=== TASK DETAILS ===
Only the lines starting at the one with "const ROPE_EXIT = plus(rearAt(1240), [9, -22, 0]);" and ending at the one with "bpy.context.scene.collection.objects.link(empty)" should be copied, exactly and with both ends kept.

=== DATA BLOCK ===
◇ ◇ ◇ ◇

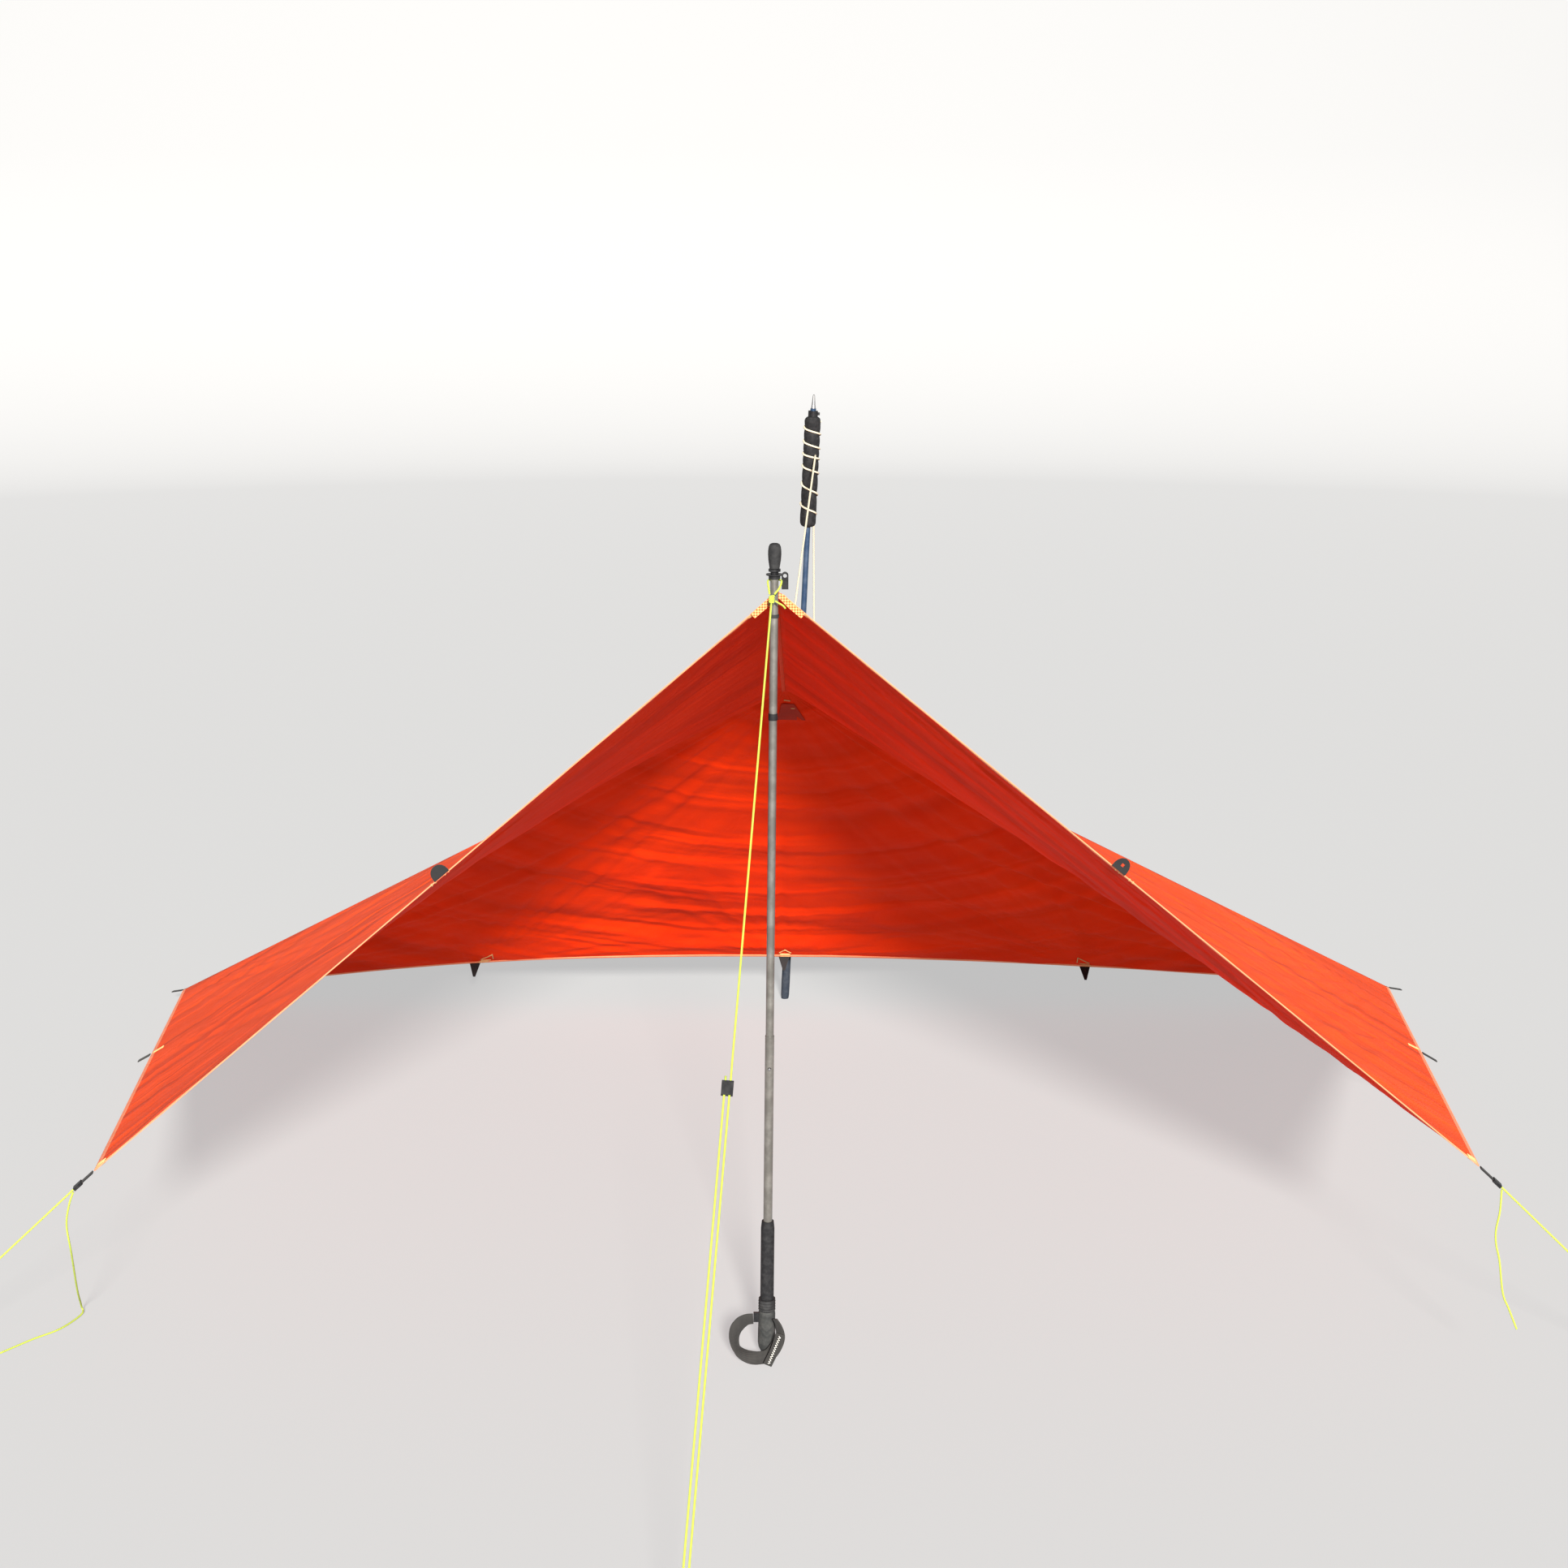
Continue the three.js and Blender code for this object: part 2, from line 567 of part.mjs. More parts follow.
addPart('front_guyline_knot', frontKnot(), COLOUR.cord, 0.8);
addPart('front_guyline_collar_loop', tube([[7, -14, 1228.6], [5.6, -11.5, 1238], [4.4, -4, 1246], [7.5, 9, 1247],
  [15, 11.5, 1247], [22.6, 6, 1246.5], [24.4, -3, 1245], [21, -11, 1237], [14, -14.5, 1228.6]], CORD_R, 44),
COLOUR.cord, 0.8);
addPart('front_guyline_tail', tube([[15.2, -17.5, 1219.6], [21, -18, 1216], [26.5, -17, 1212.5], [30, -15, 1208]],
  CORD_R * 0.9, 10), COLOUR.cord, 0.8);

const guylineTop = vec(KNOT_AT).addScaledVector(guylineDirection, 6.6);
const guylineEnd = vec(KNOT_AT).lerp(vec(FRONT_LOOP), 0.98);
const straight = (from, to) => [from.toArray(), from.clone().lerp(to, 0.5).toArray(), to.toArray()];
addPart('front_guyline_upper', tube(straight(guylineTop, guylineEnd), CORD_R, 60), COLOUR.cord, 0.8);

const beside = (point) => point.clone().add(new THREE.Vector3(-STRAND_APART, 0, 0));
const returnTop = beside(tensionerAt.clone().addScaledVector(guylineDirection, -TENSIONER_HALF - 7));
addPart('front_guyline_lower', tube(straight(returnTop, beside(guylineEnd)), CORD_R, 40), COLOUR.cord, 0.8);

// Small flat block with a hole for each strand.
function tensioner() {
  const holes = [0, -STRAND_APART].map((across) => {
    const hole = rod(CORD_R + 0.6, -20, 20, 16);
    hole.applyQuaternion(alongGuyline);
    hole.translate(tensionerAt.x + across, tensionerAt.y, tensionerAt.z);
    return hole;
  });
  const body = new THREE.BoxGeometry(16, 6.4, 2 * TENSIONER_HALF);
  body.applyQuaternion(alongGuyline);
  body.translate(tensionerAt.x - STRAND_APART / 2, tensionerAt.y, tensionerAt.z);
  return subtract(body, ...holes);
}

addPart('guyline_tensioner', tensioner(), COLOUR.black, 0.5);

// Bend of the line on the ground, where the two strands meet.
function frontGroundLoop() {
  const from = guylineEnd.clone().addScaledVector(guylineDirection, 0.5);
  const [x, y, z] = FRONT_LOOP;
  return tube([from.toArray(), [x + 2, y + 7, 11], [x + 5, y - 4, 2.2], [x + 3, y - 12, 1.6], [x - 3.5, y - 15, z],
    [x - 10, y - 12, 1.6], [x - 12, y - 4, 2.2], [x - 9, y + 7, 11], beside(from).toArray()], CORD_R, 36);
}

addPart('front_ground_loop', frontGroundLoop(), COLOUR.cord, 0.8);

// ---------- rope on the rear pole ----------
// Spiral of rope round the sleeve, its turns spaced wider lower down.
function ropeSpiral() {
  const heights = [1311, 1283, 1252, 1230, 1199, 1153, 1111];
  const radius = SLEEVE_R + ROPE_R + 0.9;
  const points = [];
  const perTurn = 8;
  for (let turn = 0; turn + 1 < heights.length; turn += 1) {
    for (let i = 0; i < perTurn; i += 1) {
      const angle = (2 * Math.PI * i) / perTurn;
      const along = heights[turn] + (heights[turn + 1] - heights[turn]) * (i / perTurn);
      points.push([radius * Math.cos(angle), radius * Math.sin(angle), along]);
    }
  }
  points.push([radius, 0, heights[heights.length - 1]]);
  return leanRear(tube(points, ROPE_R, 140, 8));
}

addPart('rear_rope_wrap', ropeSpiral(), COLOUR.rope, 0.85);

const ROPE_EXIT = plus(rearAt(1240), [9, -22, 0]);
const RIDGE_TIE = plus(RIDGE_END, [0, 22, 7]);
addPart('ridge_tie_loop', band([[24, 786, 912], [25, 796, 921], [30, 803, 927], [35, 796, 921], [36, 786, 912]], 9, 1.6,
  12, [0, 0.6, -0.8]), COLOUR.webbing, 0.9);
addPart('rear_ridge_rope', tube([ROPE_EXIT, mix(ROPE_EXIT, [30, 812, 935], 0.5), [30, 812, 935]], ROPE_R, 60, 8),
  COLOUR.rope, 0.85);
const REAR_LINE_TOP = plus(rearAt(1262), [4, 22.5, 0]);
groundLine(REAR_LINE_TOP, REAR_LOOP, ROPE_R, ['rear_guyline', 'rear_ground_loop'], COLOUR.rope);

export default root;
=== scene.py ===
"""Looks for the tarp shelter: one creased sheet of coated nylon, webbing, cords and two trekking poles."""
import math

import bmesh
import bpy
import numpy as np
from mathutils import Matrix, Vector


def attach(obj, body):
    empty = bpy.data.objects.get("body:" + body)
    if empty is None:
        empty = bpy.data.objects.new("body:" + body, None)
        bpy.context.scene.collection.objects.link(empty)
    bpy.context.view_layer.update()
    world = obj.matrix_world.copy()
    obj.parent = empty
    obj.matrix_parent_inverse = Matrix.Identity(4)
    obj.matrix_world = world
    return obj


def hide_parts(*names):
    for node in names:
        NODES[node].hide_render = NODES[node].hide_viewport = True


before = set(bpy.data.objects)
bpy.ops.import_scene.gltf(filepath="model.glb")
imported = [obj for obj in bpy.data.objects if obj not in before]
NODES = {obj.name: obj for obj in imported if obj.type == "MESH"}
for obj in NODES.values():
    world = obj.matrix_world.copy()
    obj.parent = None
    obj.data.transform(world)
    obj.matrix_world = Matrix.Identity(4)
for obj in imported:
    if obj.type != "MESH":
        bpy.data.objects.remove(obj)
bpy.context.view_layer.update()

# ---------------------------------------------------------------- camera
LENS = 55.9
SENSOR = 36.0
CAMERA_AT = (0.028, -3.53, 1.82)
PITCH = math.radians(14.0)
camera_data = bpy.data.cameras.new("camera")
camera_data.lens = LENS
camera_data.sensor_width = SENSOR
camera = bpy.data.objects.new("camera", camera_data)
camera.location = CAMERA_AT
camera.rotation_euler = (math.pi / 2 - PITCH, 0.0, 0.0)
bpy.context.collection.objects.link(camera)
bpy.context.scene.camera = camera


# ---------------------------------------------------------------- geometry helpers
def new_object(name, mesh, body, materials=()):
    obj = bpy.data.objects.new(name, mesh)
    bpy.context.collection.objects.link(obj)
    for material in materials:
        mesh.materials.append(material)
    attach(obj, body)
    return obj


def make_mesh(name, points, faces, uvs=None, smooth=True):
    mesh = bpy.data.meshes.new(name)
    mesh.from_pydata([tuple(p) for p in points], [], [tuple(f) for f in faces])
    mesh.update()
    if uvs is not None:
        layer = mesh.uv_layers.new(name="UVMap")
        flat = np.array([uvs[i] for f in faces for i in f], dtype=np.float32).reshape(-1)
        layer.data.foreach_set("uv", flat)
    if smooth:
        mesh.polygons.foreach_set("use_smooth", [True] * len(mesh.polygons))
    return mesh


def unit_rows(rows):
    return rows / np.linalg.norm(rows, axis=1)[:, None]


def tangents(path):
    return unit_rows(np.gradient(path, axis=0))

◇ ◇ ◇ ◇

=== THE OUTPUT ===
const ROPE_EXIT = plus(rearAt(1240), [9, -22, 0]);
const RIDGE_TIE = plus(RIDGE_END, [0, 22, 7]);
addPart('ridge_tie_loop', band([[24, 786, 912], [25, 796, 921], [30, 803, 927], [35, 796, 921], [36, 786, 912]], 9, 1.6,
  12, [0, 0.6, -0.8]), COLOUR.webbing, 0.9);
addPart('rear_ridge_rope', tube([ROPE_EXIT, mix(ROPE_EXIT, [30, 812, 935], 0.5), [30, 812, 935]], ROPE_R, 60, 8),
  COLOUR.rope, 0.85);
const REAR_LINE_TOP = plus(rearAt(1262), [4, 22.5, 0]);
groundLine(REAR_LINE_TOP, REAR_LOOP, ROPE_R, ['rear_guyline', 'rear_ground_loop'], COLOUR.rope);

export default root;
=== scene.py ===
"""Looks for the tarp shelter: one creased sheet of coated nylon, webbing, cords and two trekking poles."""
import math

import bmesh
import bpy
import numpy as np
from mathutils import Matrix, Vector


def attach(obj, body):
    empty = bpy.data.objects.get("body:" + body)
    if empty is None:
        empty = bpy.data.objects.new("body:" + body, None)
        bpy.context.scene.collection.objects.link(empty)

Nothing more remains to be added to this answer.